MDOT: Longer downtown bike trails more logical

By Carlie Kollath/NEMS Daily Journal

TUPELO – State transportation officials say their recent recommendation to expand downtown walking and bicycling paths came from a belief that the longer routes would be more usable.
Early proposals to make downtown more appealing to pedestrians and cyclists called for bike lanes, in addition to the current sidewalks, to be added on Main Street from Front to Green streets.
Mississippi Department of Transportation officials last week suggested expanding the bike and pedestrian path to the Elvis Presley Birthplace.
“We felt like tying it into existing landmarks would make it more functional once it was complete,” said Travis Wampler, MDOT’s District 1 local public agency engineer. “Most people aren’t going to bike three blocks.

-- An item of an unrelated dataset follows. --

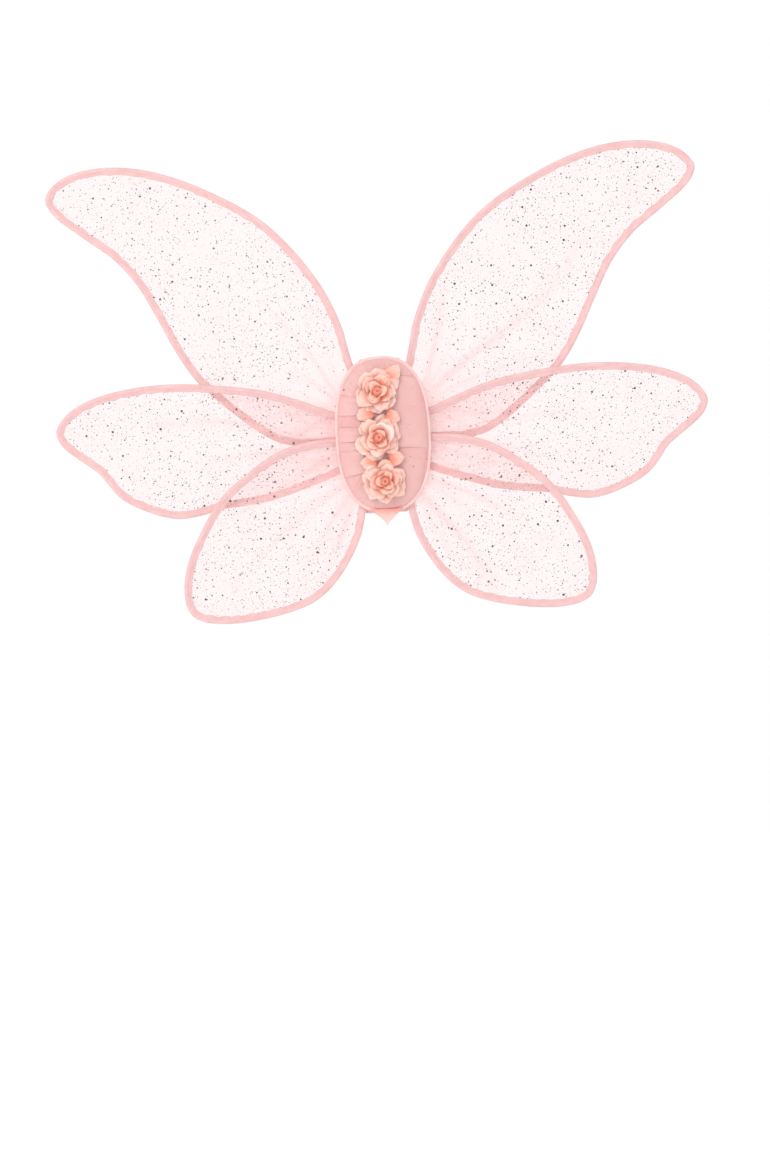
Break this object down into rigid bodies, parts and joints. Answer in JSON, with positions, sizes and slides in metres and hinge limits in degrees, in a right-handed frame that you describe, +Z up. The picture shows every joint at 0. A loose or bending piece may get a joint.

They want to go from one place to another.”
The recommendation came after the Downtown Tupelo Main Street Association and the Community Development Foundation informally asked MDOT for feedback about Main Street’s master plan, which focuses on creating a new look for a three-block stretch of downtown by adding pedestrian and cyclist amenities, in addition to “traffic calming” measures.

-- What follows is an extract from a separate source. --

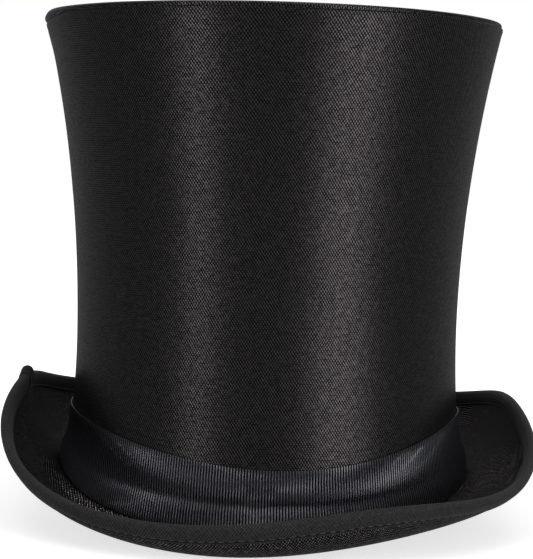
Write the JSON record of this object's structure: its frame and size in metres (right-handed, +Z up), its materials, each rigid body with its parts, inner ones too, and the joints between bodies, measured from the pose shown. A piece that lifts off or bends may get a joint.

Wampler and Allyson Johnson, MDOT’s transportation enhancement coordinator, offered their ideas.
“The downtown streetscape in and of itself is a very good project,” Johnson said.

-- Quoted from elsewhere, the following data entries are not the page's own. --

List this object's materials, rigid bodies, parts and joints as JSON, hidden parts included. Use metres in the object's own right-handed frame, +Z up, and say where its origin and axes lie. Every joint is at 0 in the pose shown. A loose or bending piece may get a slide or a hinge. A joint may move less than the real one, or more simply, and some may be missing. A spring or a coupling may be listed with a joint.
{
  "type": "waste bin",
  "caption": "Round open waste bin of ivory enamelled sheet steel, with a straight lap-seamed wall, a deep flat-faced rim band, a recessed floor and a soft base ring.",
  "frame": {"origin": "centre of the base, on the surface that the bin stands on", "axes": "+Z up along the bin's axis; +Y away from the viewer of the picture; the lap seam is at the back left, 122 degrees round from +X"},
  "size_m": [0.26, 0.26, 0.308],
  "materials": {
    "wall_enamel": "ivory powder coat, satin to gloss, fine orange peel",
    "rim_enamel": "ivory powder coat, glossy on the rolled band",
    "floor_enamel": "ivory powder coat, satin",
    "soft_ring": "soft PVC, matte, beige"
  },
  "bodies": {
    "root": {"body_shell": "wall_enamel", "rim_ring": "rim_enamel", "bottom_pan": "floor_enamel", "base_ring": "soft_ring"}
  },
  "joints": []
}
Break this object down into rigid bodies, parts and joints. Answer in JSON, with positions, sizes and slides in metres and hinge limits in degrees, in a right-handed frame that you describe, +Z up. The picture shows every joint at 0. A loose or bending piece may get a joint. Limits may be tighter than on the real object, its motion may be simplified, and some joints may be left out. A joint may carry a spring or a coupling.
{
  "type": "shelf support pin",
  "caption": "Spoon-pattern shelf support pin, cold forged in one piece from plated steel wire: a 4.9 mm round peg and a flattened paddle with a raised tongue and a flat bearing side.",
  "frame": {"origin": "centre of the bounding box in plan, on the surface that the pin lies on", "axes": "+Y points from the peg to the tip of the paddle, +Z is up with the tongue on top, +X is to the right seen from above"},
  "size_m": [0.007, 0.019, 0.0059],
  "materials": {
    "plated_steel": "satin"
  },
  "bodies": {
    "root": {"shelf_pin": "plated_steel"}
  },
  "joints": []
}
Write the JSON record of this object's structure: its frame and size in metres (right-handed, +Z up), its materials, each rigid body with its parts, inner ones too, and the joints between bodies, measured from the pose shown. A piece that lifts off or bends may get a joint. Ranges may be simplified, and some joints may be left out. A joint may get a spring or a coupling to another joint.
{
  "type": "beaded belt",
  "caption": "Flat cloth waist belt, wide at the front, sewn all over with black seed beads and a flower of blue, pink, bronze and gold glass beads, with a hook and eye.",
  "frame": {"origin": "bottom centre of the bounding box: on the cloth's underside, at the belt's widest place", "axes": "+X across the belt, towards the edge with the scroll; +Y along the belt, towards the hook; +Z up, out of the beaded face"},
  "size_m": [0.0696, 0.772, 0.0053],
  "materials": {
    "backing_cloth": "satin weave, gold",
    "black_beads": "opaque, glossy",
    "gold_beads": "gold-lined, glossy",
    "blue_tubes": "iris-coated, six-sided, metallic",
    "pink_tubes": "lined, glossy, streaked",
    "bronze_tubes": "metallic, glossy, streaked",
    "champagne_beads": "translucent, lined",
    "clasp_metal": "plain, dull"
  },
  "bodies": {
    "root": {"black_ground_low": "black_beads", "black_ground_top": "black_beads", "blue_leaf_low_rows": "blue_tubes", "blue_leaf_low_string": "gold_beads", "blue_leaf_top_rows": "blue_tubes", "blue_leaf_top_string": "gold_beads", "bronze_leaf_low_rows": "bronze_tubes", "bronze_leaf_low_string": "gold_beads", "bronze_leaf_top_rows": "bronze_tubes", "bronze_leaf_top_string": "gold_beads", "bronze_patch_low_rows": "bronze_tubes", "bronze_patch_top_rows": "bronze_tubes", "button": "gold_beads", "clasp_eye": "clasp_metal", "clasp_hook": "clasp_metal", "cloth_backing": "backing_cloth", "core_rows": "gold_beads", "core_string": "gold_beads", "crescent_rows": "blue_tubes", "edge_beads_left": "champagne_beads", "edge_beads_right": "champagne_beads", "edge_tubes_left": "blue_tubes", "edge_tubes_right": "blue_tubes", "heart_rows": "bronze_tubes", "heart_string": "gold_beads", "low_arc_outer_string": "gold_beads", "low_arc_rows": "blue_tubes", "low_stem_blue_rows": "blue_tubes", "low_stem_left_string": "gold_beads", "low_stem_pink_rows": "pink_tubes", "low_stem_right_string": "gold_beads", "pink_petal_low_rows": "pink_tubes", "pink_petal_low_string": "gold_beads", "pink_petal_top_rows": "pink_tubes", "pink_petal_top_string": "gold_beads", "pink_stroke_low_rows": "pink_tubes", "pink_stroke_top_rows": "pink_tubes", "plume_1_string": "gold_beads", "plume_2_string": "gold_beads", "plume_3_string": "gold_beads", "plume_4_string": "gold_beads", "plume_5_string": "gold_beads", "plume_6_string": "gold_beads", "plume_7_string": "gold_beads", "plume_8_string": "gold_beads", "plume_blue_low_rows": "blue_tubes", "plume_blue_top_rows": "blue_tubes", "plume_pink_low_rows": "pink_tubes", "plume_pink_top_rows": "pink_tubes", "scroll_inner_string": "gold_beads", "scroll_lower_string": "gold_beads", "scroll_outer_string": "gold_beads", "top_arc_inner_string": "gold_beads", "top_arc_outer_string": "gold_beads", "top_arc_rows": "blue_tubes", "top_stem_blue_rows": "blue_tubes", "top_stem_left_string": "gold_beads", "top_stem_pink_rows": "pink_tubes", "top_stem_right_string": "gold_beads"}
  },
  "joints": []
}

But, she added, it’s logical for a bike trail to be longer than three blocks.
The Main Street Association is seeking federal money to fund the project. The desired grant would require a 20 percent match from the local community.
Fred Pitts, City Council president, said last week that the city is studying the cost of the expanded project before deciding whether to pursue the funding.
MDOT then will decide whether to approve the application and pass it along to the Federal Highway Administration for review.
“At this point, we don’t know exactly how much the project is going to cost or how much Federal Highways would award, if any,” Wampler said.